Source records:
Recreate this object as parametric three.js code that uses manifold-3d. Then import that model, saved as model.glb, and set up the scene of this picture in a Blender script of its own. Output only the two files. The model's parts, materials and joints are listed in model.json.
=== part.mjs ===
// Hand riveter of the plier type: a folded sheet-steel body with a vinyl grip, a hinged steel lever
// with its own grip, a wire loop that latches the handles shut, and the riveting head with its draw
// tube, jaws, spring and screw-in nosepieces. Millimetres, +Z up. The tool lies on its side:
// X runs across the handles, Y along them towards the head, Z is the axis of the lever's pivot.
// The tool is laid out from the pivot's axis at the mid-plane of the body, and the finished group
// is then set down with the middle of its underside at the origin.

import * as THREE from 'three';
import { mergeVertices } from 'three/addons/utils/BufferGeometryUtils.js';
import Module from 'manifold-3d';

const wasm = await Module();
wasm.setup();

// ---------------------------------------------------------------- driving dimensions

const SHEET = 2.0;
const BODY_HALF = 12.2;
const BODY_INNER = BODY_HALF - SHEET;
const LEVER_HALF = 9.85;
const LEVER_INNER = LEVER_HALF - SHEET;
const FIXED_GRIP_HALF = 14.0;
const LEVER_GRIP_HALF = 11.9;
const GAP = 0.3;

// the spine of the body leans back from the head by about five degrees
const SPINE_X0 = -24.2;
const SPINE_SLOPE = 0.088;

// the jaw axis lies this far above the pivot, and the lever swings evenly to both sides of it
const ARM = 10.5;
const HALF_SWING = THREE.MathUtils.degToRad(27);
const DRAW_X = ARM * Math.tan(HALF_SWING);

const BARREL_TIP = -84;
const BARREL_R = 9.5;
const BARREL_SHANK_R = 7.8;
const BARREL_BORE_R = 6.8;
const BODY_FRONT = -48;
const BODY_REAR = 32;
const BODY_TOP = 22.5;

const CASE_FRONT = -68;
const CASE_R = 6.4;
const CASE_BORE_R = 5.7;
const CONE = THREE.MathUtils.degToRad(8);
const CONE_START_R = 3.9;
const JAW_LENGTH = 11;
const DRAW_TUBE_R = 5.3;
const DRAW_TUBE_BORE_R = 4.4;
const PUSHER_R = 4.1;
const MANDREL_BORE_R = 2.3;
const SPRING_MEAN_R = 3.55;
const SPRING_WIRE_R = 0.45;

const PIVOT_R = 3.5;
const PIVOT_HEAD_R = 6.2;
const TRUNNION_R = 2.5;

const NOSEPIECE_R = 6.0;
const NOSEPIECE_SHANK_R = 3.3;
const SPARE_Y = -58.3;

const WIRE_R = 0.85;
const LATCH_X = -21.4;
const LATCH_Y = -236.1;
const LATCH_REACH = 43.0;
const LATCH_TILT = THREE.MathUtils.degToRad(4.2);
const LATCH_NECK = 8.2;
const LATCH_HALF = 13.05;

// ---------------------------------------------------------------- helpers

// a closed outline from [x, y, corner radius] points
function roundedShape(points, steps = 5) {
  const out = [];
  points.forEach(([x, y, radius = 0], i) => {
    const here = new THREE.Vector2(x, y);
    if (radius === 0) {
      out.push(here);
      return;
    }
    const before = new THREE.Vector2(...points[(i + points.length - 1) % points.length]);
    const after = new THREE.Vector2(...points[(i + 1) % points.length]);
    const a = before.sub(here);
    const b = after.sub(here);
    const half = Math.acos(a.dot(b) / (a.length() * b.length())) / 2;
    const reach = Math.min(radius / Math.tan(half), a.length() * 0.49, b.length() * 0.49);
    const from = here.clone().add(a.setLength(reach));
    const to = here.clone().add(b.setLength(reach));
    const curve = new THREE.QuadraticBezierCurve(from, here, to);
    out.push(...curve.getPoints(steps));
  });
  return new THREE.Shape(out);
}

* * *

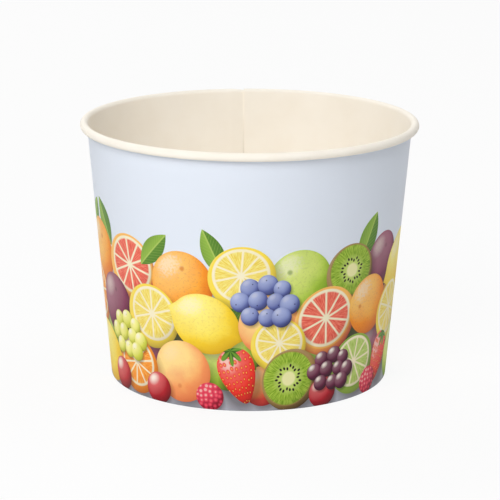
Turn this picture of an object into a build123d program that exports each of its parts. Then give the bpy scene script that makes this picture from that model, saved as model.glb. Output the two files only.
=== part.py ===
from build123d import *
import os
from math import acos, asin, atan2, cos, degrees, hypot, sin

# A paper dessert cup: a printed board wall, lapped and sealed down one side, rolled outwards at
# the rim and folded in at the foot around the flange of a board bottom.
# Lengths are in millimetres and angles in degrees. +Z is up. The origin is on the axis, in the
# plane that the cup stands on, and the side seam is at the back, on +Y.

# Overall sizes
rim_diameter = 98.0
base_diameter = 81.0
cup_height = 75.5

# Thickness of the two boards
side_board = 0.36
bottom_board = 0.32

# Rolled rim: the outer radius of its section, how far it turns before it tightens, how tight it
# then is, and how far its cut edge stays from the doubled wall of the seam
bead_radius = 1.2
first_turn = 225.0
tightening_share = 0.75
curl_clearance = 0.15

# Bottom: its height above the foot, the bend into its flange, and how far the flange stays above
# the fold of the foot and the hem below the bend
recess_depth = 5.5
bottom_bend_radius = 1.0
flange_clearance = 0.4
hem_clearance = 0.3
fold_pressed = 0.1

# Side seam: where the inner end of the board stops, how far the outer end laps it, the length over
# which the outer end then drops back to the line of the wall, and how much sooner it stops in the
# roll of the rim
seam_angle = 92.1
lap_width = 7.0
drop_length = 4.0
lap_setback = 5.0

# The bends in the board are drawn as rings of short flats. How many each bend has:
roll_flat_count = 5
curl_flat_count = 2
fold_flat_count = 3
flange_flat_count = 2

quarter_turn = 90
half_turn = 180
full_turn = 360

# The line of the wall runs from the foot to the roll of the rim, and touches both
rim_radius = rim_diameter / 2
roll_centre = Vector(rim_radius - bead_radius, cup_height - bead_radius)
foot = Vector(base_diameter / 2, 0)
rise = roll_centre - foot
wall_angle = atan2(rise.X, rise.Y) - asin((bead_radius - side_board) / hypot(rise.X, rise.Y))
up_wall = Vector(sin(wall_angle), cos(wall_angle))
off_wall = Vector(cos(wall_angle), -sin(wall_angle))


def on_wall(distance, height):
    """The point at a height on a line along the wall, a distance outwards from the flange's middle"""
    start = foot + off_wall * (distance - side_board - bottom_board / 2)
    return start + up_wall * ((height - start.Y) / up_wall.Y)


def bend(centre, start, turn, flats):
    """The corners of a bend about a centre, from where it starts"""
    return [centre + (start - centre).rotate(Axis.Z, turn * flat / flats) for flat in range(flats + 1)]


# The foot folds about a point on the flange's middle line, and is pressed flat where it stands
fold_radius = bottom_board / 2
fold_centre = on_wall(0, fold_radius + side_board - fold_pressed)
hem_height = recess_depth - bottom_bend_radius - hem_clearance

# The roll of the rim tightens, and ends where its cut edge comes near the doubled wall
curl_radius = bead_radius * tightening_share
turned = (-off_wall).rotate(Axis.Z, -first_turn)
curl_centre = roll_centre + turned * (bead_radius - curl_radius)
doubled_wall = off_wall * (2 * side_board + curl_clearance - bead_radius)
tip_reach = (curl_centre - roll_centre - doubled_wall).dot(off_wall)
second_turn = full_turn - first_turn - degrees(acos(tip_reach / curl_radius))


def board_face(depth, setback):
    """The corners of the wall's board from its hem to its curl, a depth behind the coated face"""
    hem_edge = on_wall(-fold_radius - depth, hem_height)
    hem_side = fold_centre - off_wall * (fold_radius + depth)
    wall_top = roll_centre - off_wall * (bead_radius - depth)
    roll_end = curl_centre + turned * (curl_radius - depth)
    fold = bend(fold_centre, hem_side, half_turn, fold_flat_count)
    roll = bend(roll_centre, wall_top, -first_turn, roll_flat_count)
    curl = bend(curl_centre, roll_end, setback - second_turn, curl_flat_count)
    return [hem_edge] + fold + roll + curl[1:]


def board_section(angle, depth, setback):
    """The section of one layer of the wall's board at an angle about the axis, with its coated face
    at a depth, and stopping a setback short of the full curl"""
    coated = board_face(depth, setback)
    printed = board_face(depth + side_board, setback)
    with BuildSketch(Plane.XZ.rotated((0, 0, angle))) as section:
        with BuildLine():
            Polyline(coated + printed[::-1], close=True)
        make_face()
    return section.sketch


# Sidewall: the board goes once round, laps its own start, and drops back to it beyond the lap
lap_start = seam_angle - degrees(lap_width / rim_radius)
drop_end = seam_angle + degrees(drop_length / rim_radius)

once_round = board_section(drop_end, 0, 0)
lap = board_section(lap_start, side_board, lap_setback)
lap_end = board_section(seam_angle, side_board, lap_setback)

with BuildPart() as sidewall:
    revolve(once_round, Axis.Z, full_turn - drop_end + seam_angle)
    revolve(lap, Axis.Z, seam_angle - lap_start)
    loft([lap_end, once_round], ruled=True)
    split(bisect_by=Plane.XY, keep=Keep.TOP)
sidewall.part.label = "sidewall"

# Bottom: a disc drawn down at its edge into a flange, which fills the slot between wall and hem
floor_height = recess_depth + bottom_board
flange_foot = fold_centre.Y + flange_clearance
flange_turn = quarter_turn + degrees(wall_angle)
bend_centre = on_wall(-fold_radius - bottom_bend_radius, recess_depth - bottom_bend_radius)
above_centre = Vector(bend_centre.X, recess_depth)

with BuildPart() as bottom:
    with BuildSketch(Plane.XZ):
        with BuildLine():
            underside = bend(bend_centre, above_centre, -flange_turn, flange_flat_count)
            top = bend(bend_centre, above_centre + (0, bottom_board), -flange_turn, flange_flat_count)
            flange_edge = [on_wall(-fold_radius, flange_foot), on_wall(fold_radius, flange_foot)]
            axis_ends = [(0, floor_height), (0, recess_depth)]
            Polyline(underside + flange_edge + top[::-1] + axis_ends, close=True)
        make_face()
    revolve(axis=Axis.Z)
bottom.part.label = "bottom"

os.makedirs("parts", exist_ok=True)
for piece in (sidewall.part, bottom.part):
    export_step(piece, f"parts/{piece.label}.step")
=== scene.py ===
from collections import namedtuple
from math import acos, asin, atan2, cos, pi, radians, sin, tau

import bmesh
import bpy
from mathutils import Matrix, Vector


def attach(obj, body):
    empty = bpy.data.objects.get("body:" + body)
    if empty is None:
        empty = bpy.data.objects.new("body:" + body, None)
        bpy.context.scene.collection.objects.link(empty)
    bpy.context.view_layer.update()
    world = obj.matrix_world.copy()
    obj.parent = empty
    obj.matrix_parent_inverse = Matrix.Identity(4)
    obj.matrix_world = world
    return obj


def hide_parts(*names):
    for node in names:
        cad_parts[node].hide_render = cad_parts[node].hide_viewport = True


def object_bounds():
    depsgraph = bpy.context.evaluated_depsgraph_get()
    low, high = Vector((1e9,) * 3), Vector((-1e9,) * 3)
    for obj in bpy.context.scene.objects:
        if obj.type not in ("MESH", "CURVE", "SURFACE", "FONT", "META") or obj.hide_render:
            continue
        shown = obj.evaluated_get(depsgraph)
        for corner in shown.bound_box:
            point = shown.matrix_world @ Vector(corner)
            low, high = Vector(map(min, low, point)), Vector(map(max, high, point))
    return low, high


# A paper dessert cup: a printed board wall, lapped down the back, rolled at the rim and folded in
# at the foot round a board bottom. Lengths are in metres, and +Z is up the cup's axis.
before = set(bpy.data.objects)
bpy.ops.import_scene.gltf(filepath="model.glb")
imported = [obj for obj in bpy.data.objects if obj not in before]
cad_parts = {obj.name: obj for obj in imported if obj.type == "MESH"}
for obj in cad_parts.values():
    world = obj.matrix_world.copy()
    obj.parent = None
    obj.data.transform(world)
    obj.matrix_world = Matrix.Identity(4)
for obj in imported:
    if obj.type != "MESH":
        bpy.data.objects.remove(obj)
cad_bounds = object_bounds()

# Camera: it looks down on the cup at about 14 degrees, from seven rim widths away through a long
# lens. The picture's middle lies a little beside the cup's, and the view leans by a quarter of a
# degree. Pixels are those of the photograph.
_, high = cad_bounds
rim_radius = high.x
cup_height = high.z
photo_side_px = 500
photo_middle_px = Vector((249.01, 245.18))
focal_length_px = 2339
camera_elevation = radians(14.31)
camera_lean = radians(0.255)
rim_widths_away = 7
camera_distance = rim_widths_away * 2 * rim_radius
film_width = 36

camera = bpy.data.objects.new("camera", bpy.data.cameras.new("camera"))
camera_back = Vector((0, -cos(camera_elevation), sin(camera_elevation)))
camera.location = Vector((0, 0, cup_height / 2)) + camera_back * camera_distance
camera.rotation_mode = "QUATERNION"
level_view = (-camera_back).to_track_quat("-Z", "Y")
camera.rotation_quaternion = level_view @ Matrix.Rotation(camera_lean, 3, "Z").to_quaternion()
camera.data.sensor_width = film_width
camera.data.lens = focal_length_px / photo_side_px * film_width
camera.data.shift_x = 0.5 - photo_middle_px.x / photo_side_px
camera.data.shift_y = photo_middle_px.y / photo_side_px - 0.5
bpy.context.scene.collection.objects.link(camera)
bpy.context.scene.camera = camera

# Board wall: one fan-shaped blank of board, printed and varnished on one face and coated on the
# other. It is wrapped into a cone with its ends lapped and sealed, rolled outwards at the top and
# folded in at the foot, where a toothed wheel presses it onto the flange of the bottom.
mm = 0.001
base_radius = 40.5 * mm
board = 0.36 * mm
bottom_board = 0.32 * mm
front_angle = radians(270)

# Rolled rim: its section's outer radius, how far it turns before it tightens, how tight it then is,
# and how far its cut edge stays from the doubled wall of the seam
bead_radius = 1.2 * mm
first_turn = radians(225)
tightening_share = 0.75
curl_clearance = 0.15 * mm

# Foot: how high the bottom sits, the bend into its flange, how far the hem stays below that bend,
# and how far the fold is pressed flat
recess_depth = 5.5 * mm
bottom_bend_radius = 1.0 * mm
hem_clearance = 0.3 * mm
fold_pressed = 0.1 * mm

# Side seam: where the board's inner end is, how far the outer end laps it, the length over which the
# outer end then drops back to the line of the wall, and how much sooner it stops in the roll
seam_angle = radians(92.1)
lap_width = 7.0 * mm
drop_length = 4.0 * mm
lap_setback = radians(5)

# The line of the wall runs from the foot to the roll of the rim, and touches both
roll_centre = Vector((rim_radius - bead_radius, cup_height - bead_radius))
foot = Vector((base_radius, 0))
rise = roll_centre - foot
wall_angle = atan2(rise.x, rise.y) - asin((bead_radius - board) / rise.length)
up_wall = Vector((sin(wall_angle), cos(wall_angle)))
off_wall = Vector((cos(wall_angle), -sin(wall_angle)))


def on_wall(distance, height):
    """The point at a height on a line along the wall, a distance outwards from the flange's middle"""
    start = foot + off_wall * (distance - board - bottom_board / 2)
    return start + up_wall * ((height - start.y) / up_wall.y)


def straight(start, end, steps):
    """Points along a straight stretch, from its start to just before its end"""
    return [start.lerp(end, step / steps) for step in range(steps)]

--

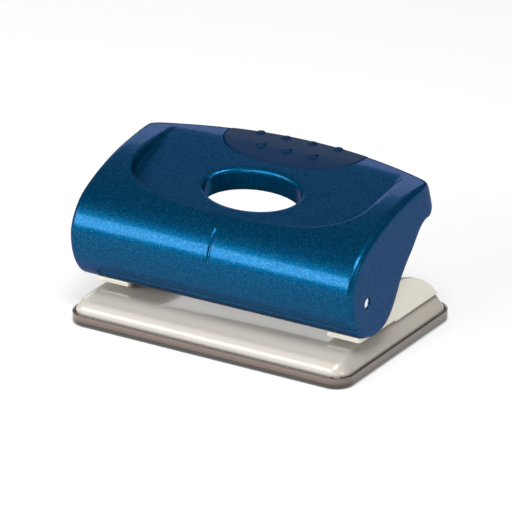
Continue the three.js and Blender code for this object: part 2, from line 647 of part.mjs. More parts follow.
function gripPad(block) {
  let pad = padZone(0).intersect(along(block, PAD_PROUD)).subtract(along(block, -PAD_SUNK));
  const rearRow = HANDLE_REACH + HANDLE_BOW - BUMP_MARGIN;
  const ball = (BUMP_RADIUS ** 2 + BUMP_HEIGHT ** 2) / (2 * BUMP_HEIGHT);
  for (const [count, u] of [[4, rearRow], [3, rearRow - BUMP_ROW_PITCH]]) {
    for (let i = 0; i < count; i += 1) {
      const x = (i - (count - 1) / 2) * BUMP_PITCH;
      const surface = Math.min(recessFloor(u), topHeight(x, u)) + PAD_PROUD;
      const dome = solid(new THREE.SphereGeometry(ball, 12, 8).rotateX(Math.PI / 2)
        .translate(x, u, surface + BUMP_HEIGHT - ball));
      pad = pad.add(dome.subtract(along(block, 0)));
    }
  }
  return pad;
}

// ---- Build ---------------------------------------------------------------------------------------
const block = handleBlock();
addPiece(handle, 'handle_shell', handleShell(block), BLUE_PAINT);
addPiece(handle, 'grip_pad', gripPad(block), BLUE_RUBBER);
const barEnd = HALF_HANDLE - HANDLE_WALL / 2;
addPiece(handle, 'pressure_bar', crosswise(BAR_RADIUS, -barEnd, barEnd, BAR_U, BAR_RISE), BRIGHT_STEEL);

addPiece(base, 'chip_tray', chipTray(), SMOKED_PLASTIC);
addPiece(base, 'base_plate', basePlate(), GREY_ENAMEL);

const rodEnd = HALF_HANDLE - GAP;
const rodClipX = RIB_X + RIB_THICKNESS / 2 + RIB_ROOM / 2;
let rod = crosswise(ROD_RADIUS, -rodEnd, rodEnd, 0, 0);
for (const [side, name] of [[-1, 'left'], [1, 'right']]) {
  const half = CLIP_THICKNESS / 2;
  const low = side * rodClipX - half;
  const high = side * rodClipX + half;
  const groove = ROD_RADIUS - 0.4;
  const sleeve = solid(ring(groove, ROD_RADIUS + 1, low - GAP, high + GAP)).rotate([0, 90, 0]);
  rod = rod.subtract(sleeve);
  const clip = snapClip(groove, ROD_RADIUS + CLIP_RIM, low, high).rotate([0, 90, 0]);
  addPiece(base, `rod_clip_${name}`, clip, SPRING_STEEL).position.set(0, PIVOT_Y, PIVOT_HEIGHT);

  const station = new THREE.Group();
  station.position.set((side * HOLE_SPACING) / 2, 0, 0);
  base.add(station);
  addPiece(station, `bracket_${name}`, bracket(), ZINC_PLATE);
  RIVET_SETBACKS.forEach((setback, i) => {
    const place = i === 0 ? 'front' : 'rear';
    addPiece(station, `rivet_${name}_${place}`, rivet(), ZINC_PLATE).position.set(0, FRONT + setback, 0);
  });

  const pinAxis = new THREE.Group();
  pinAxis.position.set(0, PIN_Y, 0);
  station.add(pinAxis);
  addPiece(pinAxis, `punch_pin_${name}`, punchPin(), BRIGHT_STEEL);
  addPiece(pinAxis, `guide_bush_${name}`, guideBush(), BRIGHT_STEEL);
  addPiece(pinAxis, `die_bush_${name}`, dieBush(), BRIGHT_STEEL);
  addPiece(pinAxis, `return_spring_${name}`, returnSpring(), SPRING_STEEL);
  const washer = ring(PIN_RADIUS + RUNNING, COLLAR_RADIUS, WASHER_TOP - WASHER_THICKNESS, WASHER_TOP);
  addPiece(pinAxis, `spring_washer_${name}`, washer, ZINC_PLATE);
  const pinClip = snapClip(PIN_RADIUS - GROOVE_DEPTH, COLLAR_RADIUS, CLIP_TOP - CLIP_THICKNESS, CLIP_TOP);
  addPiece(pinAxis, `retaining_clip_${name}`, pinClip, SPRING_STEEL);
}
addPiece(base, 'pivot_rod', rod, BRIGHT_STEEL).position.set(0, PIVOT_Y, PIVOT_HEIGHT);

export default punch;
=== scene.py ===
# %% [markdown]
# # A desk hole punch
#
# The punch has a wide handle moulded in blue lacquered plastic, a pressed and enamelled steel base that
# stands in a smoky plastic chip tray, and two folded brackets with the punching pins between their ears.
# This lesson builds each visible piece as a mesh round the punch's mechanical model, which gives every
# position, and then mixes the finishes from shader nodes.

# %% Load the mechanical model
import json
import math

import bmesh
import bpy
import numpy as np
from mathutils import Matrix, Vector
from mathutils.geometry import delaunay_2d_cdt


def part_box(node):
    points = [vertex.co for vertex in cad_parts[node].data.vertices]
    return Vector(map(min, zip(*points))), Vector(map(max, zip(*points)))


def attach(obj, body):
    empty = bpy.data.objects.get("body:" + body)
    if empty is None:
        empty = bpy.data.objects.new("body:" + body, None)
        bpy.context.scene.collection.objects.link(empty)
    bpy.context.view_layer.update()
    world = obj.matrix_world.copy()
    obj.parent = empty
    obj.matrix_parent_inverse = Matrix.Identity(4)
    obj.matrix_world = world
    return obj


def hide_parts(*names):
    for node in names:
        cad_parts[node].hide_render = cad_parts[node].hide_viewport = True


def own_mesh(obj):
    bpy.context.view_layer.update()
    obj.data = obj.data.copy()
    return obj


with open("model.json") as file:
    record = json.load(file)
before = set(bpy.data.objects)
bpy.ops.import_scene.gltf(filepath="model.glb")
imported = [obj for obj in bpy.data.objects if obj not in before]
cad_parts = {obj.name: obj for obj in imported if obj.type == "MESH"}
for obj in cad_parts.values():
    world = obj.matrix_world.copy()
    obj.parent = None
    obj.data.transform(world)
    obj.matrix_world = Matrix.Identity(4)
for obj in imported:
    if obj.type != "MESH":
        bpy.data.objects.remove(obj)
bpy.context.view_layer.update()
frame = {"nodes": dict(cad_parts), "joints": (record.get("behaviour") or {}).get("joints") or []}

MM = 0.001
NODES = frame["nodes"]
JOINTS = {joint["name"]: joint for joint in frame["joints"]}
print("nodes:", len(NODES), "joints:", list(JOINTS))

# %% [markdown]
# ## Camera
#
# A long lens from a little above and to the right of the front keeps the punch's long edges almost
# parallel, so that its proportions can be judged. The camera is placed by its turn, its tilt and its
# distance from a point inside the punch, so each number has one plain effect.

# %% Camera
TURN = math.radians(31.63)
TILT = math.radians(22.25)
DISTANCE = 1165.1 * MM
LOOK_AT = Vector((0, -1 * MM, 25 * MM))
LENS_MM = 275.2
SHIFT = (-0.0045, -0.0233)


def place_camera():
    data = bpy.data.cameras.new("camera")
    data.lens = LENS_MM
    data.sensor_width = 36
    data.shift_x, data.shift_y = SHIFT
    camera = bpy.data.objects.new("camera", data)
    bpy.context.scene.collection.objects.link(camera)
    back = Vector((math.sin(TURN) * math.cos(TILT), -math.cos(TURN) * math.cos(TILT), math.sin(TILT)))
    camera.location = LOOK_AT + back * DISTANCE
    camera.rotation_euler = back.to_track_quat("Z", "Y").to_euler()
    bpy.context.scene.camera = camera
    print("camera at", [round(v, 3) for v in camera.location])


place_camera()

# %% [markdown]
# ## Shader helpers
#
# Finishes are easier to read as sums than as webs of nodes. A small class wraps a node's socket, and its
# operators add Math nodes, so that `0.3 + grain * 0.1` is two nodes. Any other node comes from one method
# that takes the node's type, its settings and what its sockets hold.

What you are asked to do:
Give again only the lines from the one bearing "Continue the three.js" through the one bearing "addPiece(base, 'base_plate', basePlate(), GREY_ENAMEL);", exactly as they stand.

Output for this exercise:
Continue the three.js and Blender code for this object: part 2, from line 647 of part.mjs. More parts follow.
function gripPad(block) {
  let pad = padZone(0).intersect(along(block, PAD_PROUD)).subtract(along(block, -PAD_SUNK));
  const rearRow = HANDLE_REACH + HANDLE_BOW - BUMP_MARGIN;
  const ball = (BUMP_RADIUS ** 2 + BUMP_HEIGHT ** 2) / (2 * BUMP_HEIGHT);
  for (const [count, u] of [[4, rearRow], [3, rearRow - BUMP_ROW_PITCH]]) {
    for (let i = 0; i < count; i += 1) {
      const x = (i - (count - 1) / 2) * BUMP_PITCH;
      const surface = Math.min(recessFloor(u), topHeight(x, u)) + PAD_PROUD;
      const dome = solid(new THREE.SphereGeometry(ball, 12, 8).rotateX(Math.PI / 2)
        .translate(x, u, surface + BUMP_HEIGHT - ball));
      pad = pad.add(dome.subtract(along(block, 0)));
    }
  }
  return pad;
}

// ---- Build ---------------------------------------------------------------------------------------
const block = handleBlock();
addPiece(handle, 'handle_shell', handleShell(block), BLUE_PAINT);
addPiece(handle, 'grip_pad', gripPad(block), BLUE_RUBBER);
const barEnd = HALF_HANDLE - HANDLE_WALL / 2;
addPiece(handle, 'pressure_bar', crosswise(BAR_RADIUS, -barEnd, barEnd, BAR_U, BAR_RISE), BRIGHT_STEEL);

addPiece(base, 'chip_tray', chipTray(), SMOKED_PLASTIC);
addPiece(base, 'base_plate', basePlate(), GREY_ENAMEL);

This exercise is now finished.